# TASK DIRECTIONS:
Can all of these lines be returned exactly?
[START INFORMATION SHOWN]
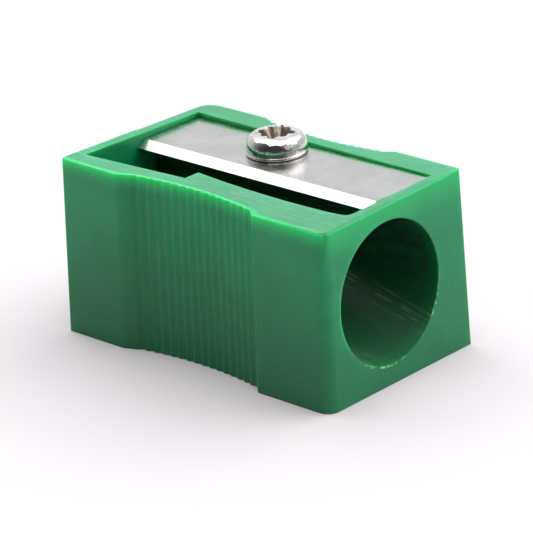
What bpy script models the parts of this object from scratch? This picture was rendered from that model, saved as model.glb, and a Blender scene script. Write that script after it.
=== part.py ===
"""Pocket pencil sharpener for thick pencils: a fluted moulded body, a ground steel blade and its screw.

Metres, +Z up, origin in the middle of the base. The pencil goes in at the +X end (the mouth) and its
point stops near the -X end (the tip). The blade lies in a recess in the top, its cutting edge facing -Y
(the near side), and the shavings come out between that edge and the near rim.
"""
import math

import bmesh
import bpy
from mathutils import Matrix, Vector

MM = 0.001

# Body
LENGTH = 26.4 * MM            # along the top, mouth face to tip face
BORE_RADIUS = 5.45 * MM       # takes a pencil of up to 10.5 mm
NEAR_WALL = 1.36 * MM         # beside the bore, at the mouth
FAR_WALL = 2.94 * MM
BASE_WALL = 1.86 * MM         # under the bore
ROOF_WALL = 1.44 * MM         # over the bore
TIP_FLARE = 1.0 * MM          # the tip end is this much wider than the mouth end
SIDE_DRAFT = 0.38 * MM        # each side stands out this much more at the base
END_DRAFT = 0.2 * MM
TOP_ROUND = 0.25 * MM         # radius of the top edges
CORNER_NEAR_MOUTH = 1.0 * MM  # radii of the upright corners
CORNER_NEAR_TIP = 0.5 * MM
CORNER_FAR_TIP = 1.3 * MM
CORNER_FAR_MOUTH = 0.35 * MM

# Fluted finger grips, one on each long side
GRIP_X = -0.4 * MM            # middle of the grip
FLUTE_COUNT = 15
FLUTE_PITCH = 0.867 * MM
FLUTE_DEPTH = 0.26 * MM
GRIP_STEP = 0.45 * MM         # depth of the grip where the flutes start
GRIP_SAG = 0.7 * MM           # how much deeper it is in the middle
GRIP_RAMP = 0.9 * MM          # slope from the flat side down to the first flute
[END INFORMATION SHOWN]
# REPLY TO THE EXERCISE:
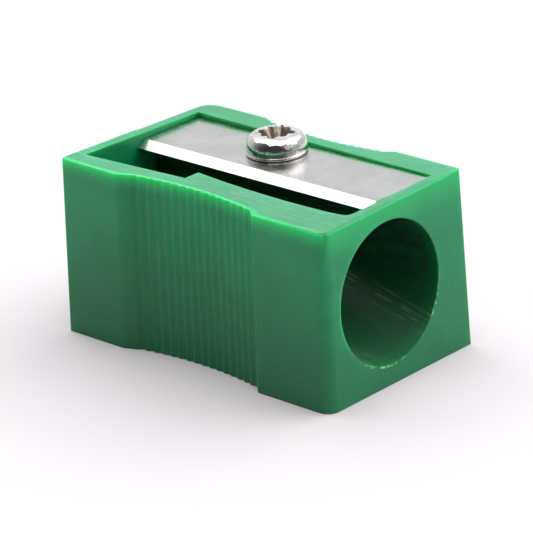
What bpy script models the parts of this object from scratch? This picture was rendered from that model, saved as model.glb, and a Blender scene script. Write that script after it.
=== part.py ===
"""Pocket pencil sharpener for thick pencils: a fluted moulded body, a ground steel blade and its screw.

Metres, +Z up, origin in the middle of the base. The pencil goes in at the +X end (the mouth) and its
point stops near the -X end (the tip). The blade lies in a recess in the top, its cutting edge facing -Y
(the near side), and the shavings come out between that edge and the near rim.
"""
import math

import bmesh
import bpy
from mathutils import Matrix, Vector

MM = 0.001

# Body
LENGTH = 26.4 * MM            # along the top, mouth face to tip face
BORE_RADIUS = 5.45 * MM       # takes a pencil of up to 10.5 mm
NEAR_WALL = 1.36 * MM         # beside the bore, at the mouth
FAR_WALL = 2.94 * MM
BASE_WALL = 1.86 * MM         # under the bore
ROOF_WALL = 1.44 * MM         # over the bore
TIP_FLARE = 1.0 * MM          # the tip end is this much wider than the mouth end
SIDE_DRAFT = 0.38 * MM        # each side stands out this much more at the base
END_DRAFT = 0.2 * MM
TOP_ROUND = 0.25 * MM         # radius of the top edges
CORNER_NEAR_MOUTH = 1.0 * MM  # radii of the upright corners
CORNER_NEAR_TIP = 0.5 * MM
CORNER_FAR_TIP = 1.3 * MM
CORNER_FAR_MOUTH = 0.35 * MM

# Fluted finger grips, one on each long side
GRIP_X = -0.4 * MM            # middle of the grip
FLUTE_COUNT = 15
FLUTE_PITCH = 0.867 * MM
FLUTE_DEPTH = 0.26 * MM
GRIP_STEP = 0.45 * MM         # depth of the grip where the flutes start
GRIP_SAG = 0.7 * MM           # how much deeper it is in the middle
GRIP_RAMP = 0.9 * MM          # slope from the flat side down to the first flute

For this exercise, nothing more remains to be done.